Provided records
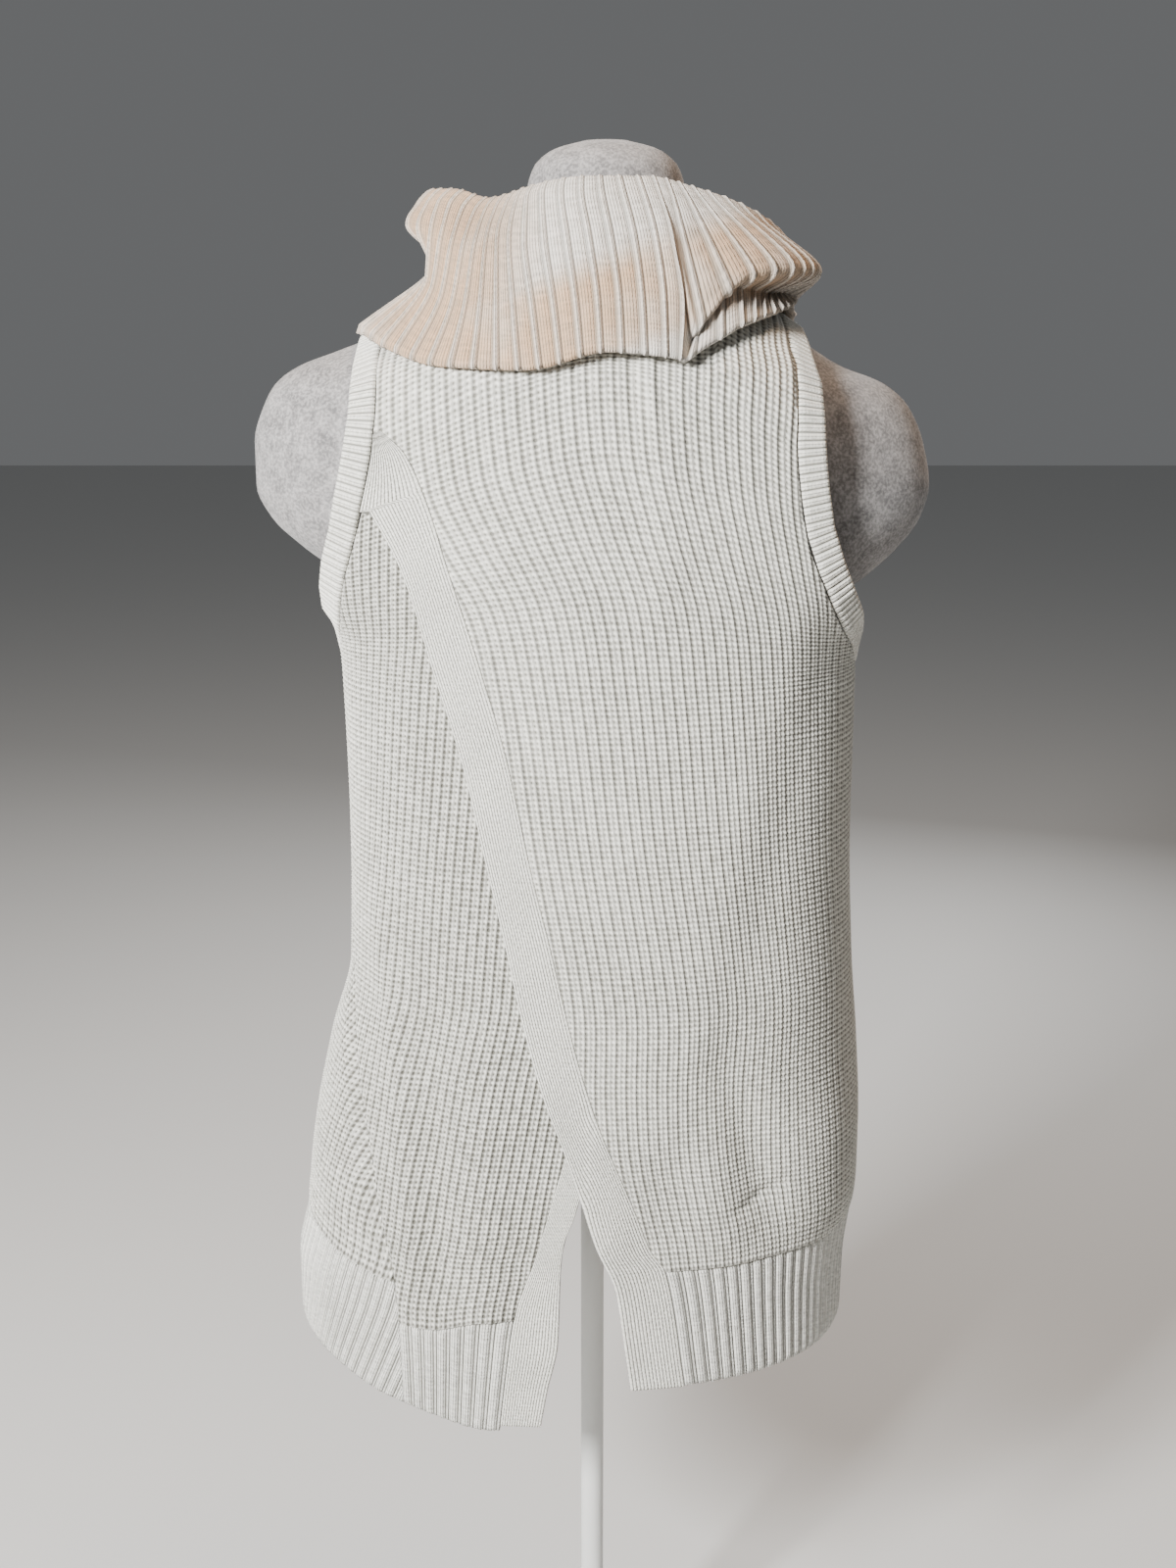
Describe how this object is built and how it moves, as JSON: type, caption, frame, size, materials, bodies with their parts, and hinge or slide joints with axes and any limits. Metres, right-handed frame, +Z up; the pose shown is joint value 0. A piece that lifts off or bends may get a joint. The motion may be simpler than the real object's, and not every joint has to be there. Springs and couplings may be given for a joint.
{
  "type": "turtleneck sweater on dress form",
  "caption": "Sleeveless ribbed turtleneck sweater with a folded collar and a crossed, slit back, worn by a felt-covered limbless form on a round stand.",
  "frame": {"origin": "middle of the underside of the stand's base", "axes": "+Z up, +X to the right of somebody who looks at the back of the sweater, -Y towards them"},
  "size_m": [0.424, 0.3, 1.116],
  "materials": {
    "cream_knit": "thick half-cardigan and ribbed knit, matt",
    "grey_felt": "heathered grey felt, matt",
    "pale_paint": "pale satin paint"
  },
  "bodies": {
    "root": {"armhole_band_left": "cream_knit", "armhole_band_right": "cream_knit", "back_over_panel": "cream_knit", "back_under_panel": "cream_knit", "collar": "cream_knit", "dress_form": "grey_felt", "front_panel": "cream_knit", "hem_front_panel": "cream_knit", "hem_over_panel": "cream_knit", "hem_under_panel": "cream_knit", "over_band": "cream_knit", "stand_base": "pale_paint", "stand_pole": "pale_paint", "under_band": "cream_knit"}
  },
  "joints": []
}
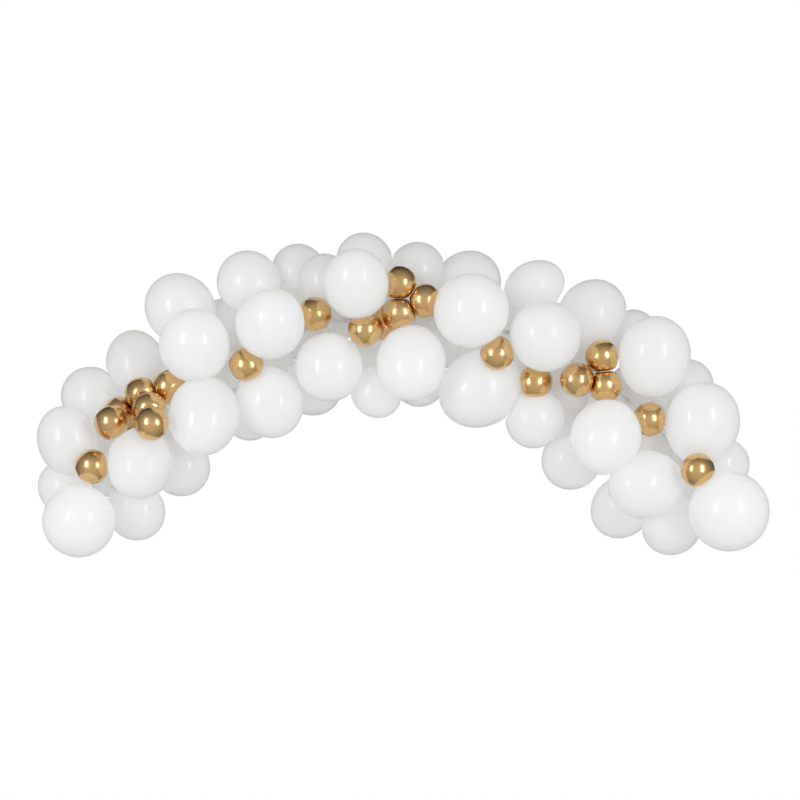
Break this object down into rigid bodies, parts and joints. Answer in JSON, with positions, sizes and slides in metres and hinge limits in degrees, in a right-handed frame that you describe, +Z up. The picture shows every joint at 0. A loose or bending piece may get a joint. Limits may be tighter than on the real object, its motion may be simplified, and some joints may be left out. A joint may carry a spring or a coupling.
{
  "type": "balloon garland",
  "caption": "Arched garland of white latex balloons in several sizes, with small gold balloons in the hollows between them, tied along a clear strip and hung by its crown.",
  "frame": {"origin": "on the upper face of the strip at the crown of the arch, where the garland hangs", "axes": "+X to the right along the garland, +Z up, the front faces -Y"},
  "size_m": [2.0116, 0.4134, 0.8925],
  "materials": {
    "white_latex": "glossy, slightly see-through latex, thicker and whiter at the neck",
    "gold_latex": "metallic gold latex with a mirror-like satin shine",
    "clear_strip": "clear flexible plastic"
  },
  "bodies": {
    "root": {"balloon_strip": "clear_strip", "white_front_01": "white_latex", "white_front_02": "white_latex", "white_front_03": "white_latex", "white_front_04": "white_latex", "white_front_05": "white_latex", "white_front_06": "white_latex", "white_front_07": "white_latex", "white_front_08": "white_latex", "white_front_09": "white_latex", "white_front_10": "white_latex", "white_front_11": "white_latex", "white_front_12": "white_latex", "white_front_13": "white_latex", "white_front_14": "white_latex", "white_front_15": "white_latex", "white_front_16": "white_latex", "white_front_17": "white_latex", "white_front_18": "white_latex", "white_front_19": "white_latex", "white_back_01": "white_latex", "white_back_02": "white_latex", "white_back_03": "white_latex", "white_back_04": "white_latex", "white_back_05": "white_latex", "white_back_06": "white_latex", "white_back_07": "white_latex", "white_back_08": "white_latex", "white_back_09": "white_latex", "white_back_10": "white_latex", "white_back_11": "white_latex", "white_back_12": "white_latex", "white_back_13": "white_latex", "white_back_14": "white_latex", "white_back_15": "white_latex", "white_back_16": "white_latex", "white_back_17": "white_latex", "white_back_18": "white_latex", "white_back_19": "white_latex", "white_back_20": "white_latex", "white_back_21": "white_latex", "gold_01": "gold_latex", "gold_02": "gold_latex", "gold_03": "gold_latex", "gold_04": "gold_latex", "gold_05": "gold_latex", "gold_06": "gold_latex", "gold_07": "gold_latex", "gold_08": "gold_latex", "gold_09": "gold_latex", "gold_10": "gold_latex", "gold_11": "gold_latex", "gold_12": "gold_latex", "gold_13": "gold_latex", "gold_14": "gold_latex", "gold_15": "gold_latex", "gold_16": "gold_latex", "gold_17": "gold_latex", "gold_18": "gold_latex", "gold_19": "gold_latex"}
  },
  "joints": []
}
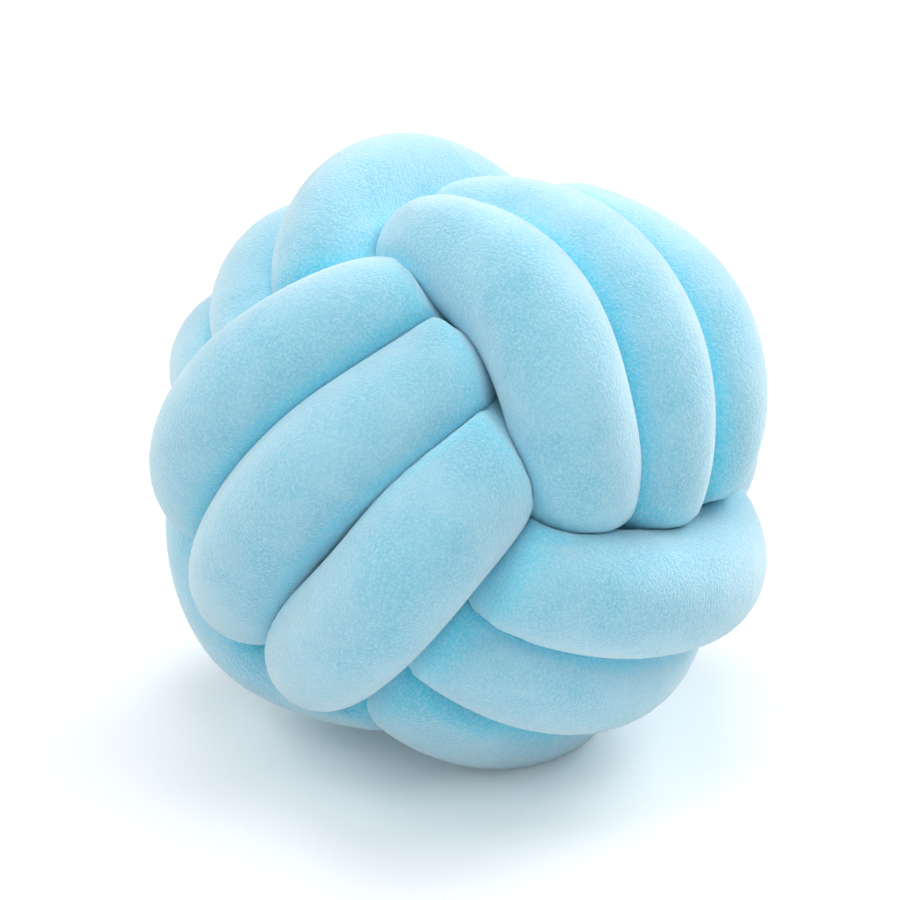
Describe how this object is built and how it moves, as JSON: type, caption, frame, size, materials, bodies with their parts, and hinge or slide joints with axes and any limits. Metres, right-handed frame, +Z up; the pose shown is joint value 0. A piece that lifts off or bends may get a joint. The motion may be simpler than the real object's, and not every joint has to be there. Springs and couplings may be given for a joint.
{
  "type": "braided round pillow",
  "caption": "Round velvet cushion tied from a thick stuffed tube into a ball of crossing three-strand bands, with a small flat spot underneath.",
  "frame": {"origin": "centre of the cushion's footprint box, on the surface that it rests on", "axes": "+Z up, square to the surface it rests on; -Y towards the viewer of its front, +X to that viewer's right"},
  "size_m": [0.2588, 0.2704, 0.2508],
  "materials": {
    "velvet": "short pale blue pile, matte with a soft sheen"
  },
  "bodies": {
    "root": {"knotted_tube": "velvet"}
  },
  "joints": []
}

Exercise task
Extract every line above exactly as it stands.

Task solution
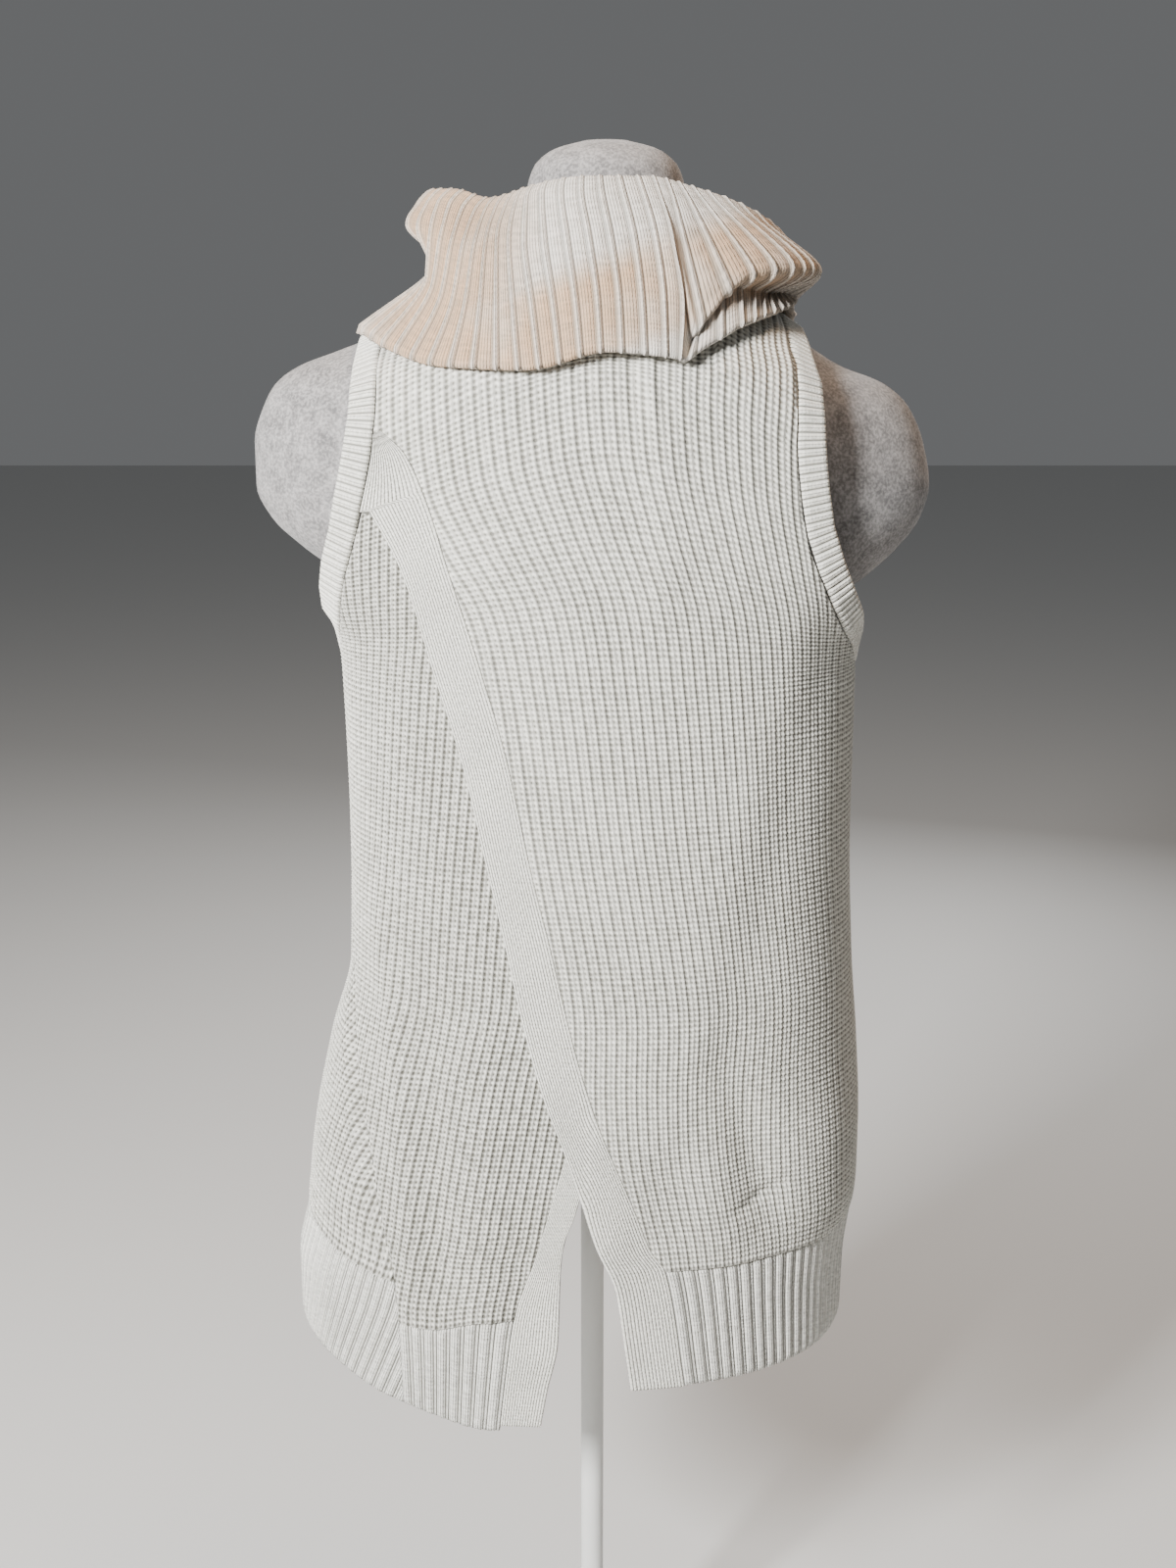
Describe how this object is built and how it moves, as JSON: type, caption, frame, size, materials, bodies with their parts, and hinge or slide joints with axes and any limits. Metres, right-handed frame, +Z up; the pose shown is joint value 0. A piece that lifts off or bends may get a joint. The motion may be simpler than the real object's, and not every joint has to be there. Springs and couplings may be given for a joint.
{
  "type": "turtleneck sweater on dress form",
  "caption": "Sleeveless ribbed turtleneck sweater with a folded collar and a crossed, slit back, worn by a felt-covered limbless form on a round stand.",
  "frame": {"origin": "middle of the underside of the stand's base", "axes": "+Z up, +X to the right of somebody who looks at the back of the sweater, -Y towards them"},
  "size_m": [0.424, 0.3, 1.116],
  "materials": {
    "cream_knit": "thick half-cardigan and ribbed knit, matt",
    "grey_felt": "heathered grey felt, matt",
    "pale_paint": "pale satin paint"
  },
  "bodies": {
    "root": {"armhole_band_left": "cream_knit", "armhole_band_right": "cream_knit", "back_over_panel": "cream_knit", "back_under_panel": "cream_knit", "collar": "cream_knit", "dress_form": "grey_felt", "front_panel": "cream_knit", "hem_front_panel": "cream_knit", "hem_over_panel": "cream_knit", "hem_under_panel": "cream_knit", "over_band": "cream_knit", "stand_base": "pale_paint", "stand_pole": "pale_paint", "under_band": "cream_knit"}
  },
  "joints": []
}
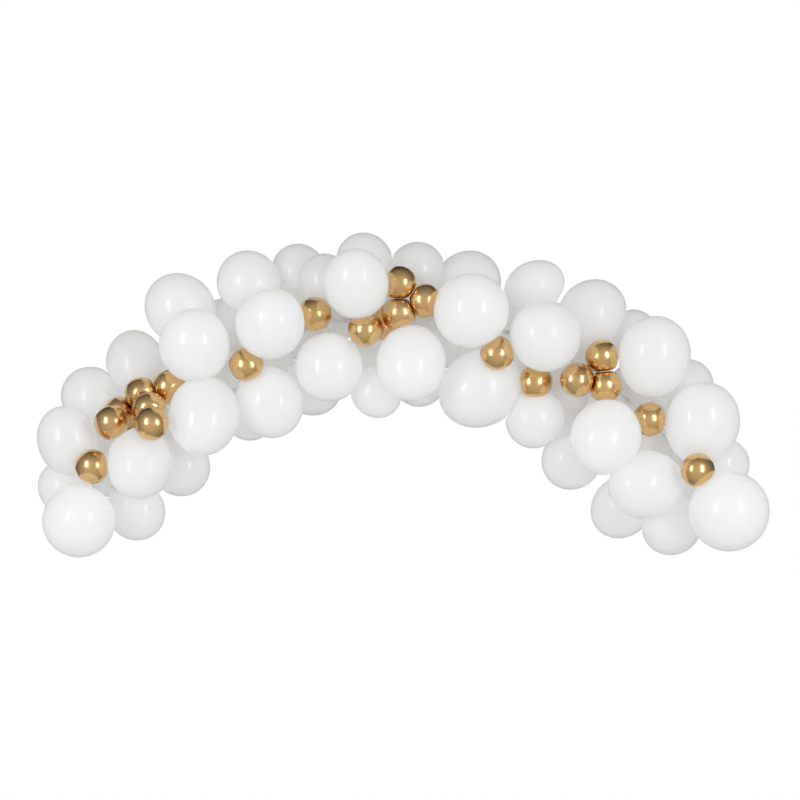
Break this object down into rigid bodies, parts and joints. Answer in JSON, with positions, sizes and slides in metres and hinge limits in degrees, in a right-handed frame that you describe, +Z up. The picture shows every joint at 0. A loose or bending piece may get a joint. Limits may be tighter than on the real object, its motion may be simplified, and some joints may be left out. A joint may carry a spring or a coupling.
{
  "type": "balloon garland",
  "caption": "Arched garland of white latex balloons in several sizes, with small gold balloons in the hollows between them, tied along a clear strip and hung by its crown.",
  "frame": {"origin": "on the upper face of the strip at the crown of the arch, where the garland hangs", "axes": "+X to the right along the garland, +Z up, the front faces -Y"},
  "size_m": [2.0116, 0.4134, 0.8925],
  "materials": {
    "white_latex": "glossy, slightly see-through latex, thicker and whiter at the neck",
    "gold_latex": "metallic gold latex with a mirror-like satin shine",
    "clear_strip": "clear flexible plastic"
  },
  "bodies": {
    "root": {"balloon_strip": "clear_strip", "white_front_01": "white_latex", "white_front_02": "white_latex", "white_front_03": "white_latex", "white_front_04": "white_latex", "white_front_05": "white_latex", "white_front_06": "white_latex", "white_front_07": "white_latex", "white_front_08": "white_latex", "white_front_09": "white_latex", "white_front_10": "white_latex", "white_front_11": "white_latex", "white_front_12": "white_latex", "white_front_13": "white_latex", "white_front_14": "white_latex", "white_front_15": "white_latex", "white_front_16": "white_latex", "white_front_17": "white_latex", "white_front_18": "white_latex", "white_front_19": "white_latex", "white_back_01": "white_latex", "white_back_02": "white_latex", "white_back_03": "white_latex", "white_back_04": "white_latex", "white_back_05": "white_latex", "white_back_06": "white_latex", "white_back_07": "white_latex", "white_back_08": "white_latex", "white_back_09": "white_latex", "white_back_10": "white_latex", "white_back_11": "white_latex", "white_back_12": "white_latex", "white_back_13": "white_latex", "white_back_14": "white_latex", "white_back_15": "white_latex", "white_back_16": "white_latex", "white_back_17": "white_latex", "white_back_18": "white_latex", "white_back_19": "white_latex", "white_back_20": "white_latex", "white_back_21": "white_latex", "gold_01": "gold_latex", "gold_02": "gold_latex", "gold_03": "gold_latex", "gold_04": "gold_latex", "gold_05": "gold_latex", "gold_06": "gold_latex", "gold_07": "gold_latex", "gold_08": "gold_latex", "gold_09": "gold_latex", "gold_10": "gold_latex", "gold_11": "gold_latex", "gold_12": "gold_latex", "gold_13": "gold_latex", "gold_14": "gold_latex", "gold_15": "gold_latex", "gold_16": "gold_latex", "gold_17": "gold_latex", "gold_18": "gold_latex", "gold_19": "gold_latex"}
  },
  "joints": []
}
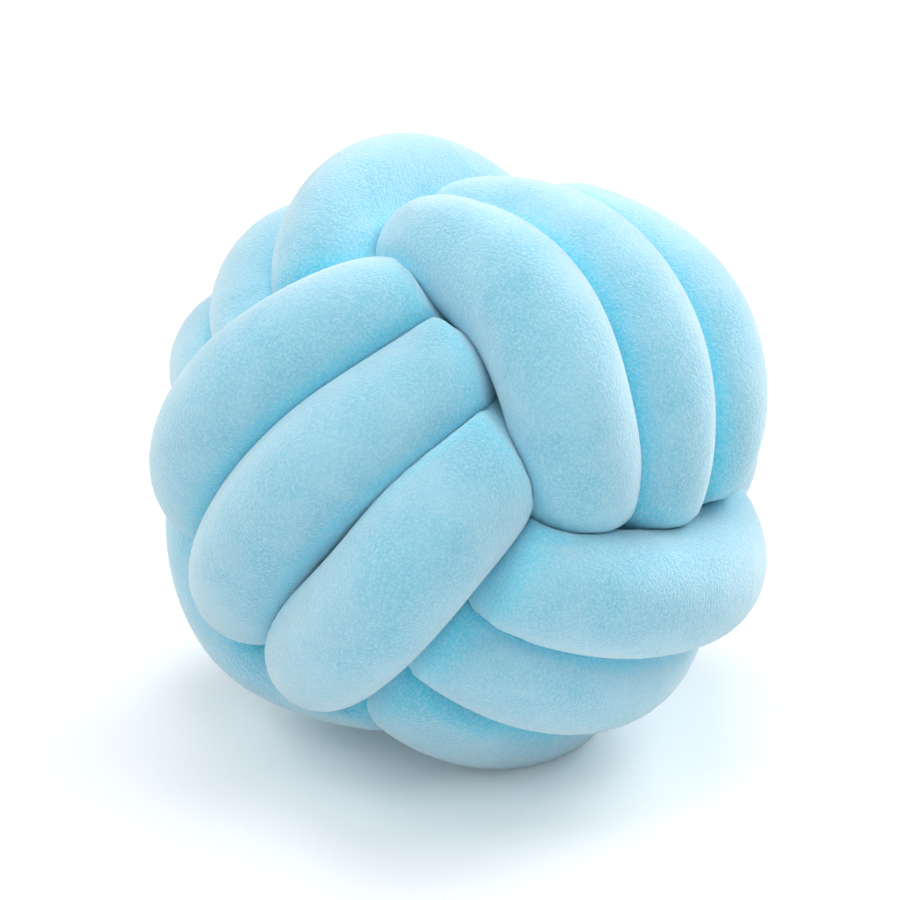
Describe how this object is built and how it moves, as JSON: type, caption, frame, size, materials, bodies with their parts, and hinge or slide joints with axes and any limits. Metres, right-handed frame, +Z up; the pose shown is joint value 0. A piece that lifts off or bends may get a joint. The motion may be simpler than the real object's, and not every joint has to be there. Springs and couplings may be given for a joint.
{
  "type": "braided round pillow",
  "caption": "Round velvet cushion tied from a thick stuffed tube into a ball of crossing three-strand bands, with a small flat spot underneath.",
  "frame": {"origin": "centre of the cushion's footprint box, on the surface that it rests on", "axes": "+Z up, square to the surface it rests on; -Y towards the viewer of its front, +X to that viewer's right"},
  "size_m": [0.2588, 0.2704, 0.2508],
  "materials": {
    "velvet": "short pale blue pile, matte with a soft sheen"
  },
  "bodies": {
    "root": {"knotted_tube": "velvet"}
  },
  "joints": []
}